** begin Information given **

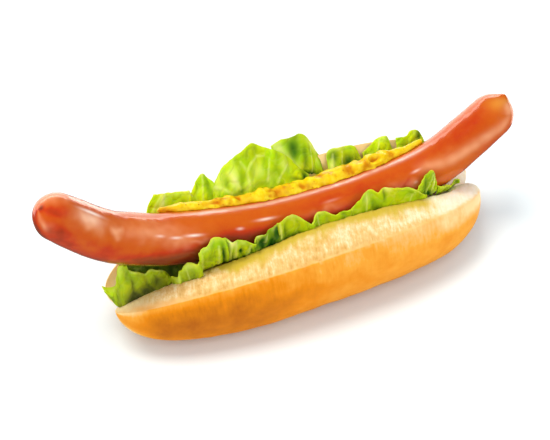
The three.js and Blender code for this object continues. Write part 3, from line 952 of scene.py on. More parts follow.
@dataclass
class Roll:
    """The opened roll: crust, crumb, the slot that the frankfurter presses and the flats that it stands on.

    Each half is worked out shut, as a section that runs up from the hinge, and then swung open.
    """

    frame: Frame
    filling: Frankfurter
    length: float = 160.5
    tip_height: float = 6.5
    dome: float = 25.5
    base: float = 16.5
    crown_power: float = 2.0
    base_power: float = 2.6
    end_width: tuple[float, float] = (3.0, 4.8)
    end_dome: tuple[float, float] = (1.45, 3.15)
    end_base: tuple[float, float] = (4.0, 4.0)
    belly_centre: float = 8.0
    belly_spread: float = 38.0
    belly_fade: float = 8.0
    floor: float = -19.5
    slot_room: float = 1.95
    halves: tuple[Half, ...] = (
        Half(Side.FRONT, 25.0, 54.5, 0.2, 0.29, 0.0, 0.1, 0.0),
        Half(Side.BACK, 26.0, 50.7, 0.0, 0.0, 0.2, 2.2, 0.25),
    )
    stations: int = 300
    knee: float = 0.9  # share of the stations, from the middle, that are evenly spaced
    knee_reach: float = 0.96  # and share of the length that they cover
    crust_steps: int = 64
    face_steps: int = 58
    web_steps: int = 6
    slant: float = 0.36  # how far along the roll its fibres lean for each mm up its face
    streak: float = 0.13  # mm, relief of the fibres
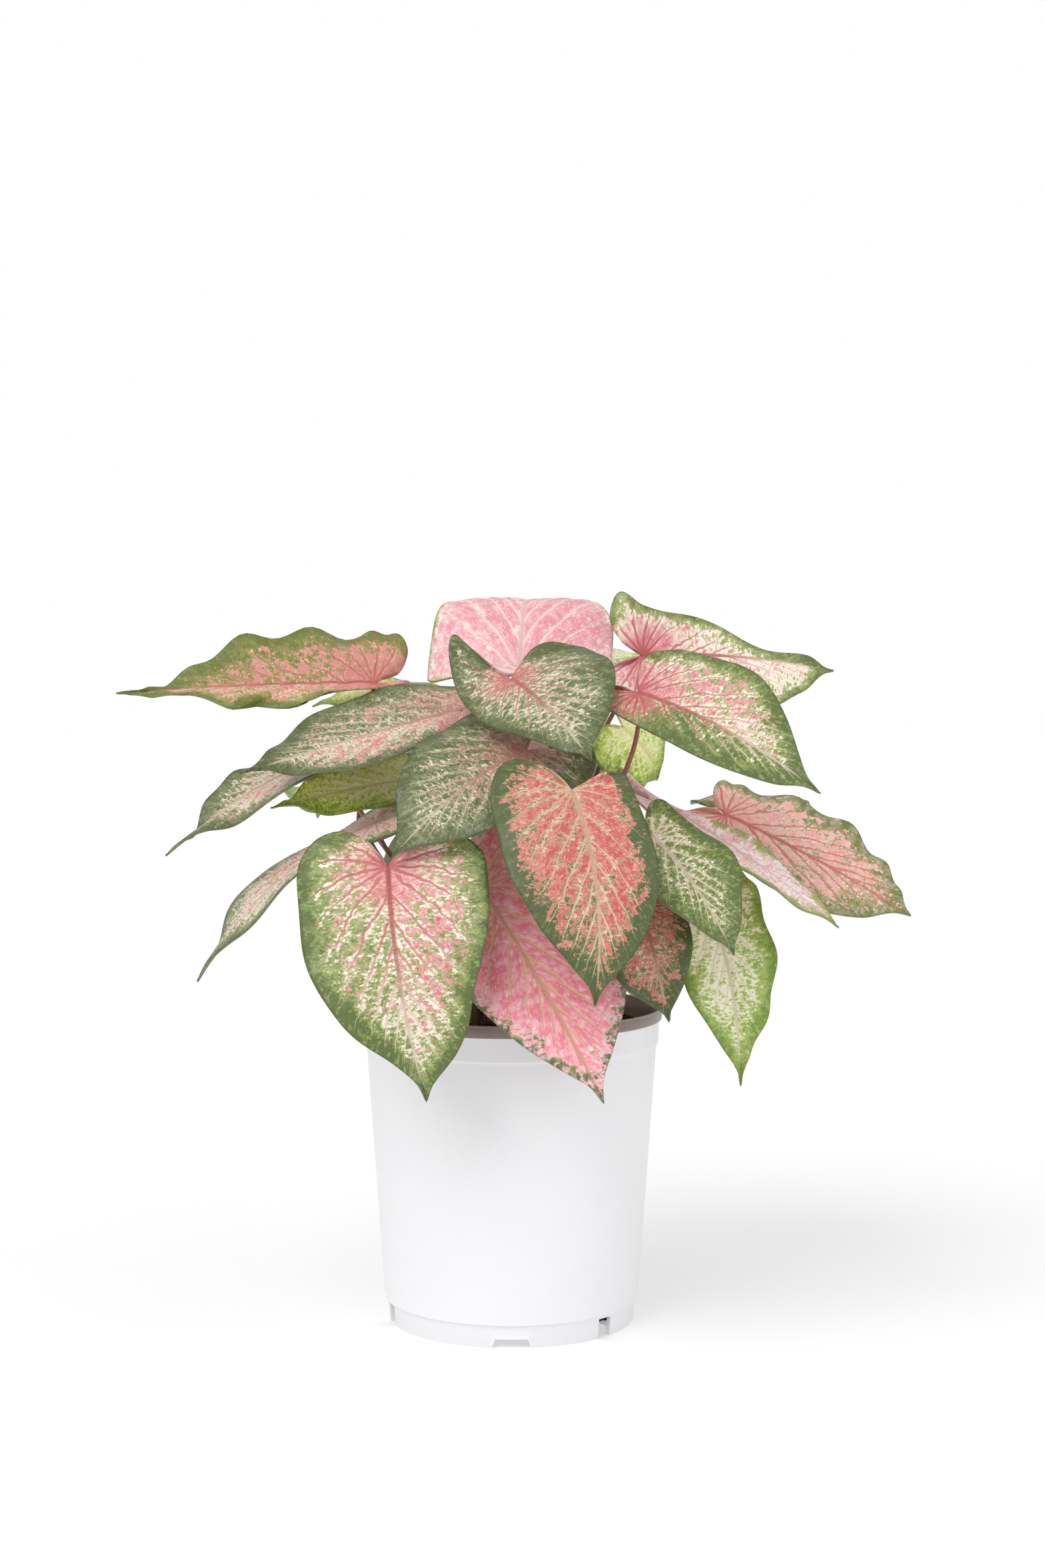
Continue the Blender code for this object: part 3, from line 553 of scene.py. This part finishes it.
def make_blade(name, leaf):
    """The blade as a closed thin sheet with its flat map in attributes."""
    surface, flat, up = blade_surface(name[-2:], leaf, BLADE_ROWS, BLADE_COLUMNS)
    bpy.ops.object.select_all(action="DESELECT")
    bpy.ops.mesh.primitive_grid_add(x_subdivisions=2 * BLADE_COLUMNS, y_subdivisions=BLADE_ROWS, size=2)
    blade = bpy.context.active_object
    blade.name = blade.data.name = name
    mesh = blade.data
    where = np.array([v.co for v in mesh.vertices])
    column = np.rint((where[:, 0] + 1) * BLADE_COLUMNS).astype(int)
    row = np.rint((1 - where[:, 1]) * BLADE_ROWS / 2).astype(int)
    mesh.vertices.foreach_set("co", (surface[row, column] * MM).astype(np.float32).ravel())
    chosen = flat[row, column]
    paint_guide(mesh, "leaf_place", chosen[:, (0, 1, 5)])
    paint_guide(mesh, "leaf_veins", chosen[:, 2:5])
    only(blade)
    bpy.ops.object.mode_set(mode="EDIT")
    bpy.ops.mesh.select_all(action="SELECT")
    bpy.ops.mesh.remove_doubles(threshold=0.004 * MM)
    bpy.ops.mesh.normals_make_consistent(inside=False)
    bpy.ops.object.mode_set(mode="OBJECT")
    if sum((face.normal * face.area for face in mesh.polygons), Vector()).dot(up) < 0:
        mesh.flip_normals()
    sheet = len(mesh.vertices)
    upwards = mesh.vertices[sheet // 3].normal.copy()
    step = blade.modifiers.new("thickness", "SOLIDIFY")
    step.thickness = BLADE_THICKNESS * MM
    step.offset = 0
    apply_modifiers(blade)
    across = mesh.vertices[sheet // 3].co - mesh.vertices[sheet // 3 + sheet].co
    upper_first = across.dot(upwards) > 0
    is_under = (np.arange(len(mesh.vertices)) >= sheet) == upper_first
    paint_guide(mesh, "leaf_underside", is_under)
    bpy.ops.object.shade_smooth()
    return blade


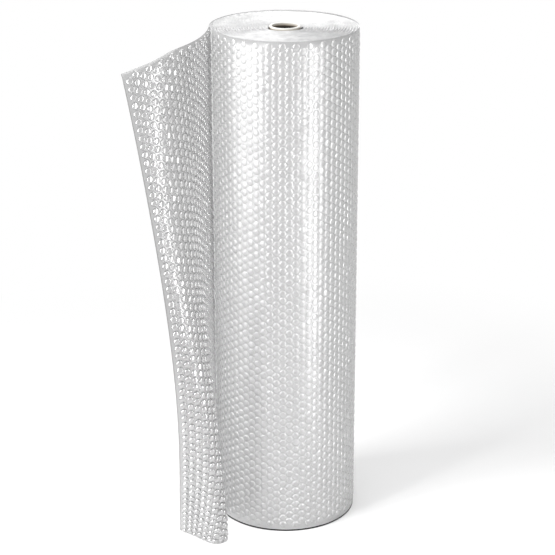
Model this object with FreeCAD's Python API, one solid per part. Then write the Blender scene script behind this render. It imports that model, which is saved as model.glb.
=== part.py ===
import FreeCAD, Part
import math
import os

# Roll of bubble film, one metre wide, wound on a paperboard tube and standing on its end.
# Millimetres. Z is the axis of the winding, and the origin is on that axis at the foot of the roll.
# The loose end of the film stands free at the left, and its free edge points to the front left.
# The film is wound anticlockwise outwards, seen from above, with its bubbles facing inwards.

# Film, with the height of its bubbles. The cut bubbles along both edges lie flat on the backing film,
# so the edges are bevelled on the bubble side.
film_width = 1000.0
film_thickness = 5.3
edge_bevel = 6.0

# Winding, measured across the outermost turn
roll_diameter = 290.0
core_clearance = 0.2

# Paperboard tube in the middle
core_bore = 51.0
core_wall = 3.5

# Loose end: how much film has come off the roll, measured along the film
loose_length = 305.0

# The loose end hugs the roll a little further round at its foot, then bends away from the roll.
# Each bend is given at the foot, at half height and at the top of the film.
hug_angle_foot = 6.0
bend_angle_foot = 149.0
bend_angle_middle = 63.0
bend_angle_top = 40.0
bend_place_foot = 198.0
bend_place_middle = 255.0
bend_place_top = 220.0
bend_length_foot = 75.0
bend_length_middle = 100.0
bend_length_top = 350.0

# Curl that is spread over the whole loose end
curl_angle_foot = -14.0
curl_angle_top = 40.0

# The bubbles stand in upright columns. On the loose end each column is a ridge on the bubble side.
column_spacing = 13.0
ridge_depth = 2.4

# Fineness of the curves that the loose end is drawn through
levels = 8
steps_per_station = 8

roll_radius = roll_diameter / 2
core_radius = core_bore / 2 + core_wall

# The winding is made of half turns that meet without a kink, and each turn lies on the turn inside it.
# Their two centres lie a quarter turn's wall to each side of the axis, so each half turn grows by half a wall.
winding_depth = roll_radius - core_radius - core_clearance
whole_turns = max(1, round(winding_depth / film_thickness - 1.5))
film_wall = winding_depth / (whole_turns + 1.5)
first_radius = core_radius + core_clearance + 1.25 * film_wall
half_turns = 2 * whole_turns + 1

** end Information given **

Aim: Look at the material above and copy, word for word, its lines from the first through the one containing "it stands on.".

Response to this task:
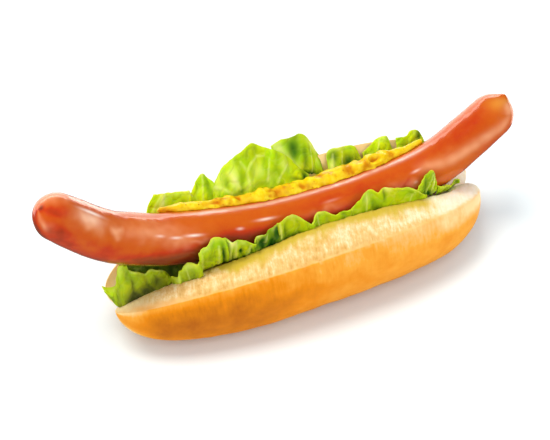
The three.js and Blender code for this object continues. Write part 3, from line 952 of scene.py on. More parts follow.
@dataclass
class Roll:
    """The opened roll: crust, crumb, the slot that the frankfurter presses and the flats that it stands on.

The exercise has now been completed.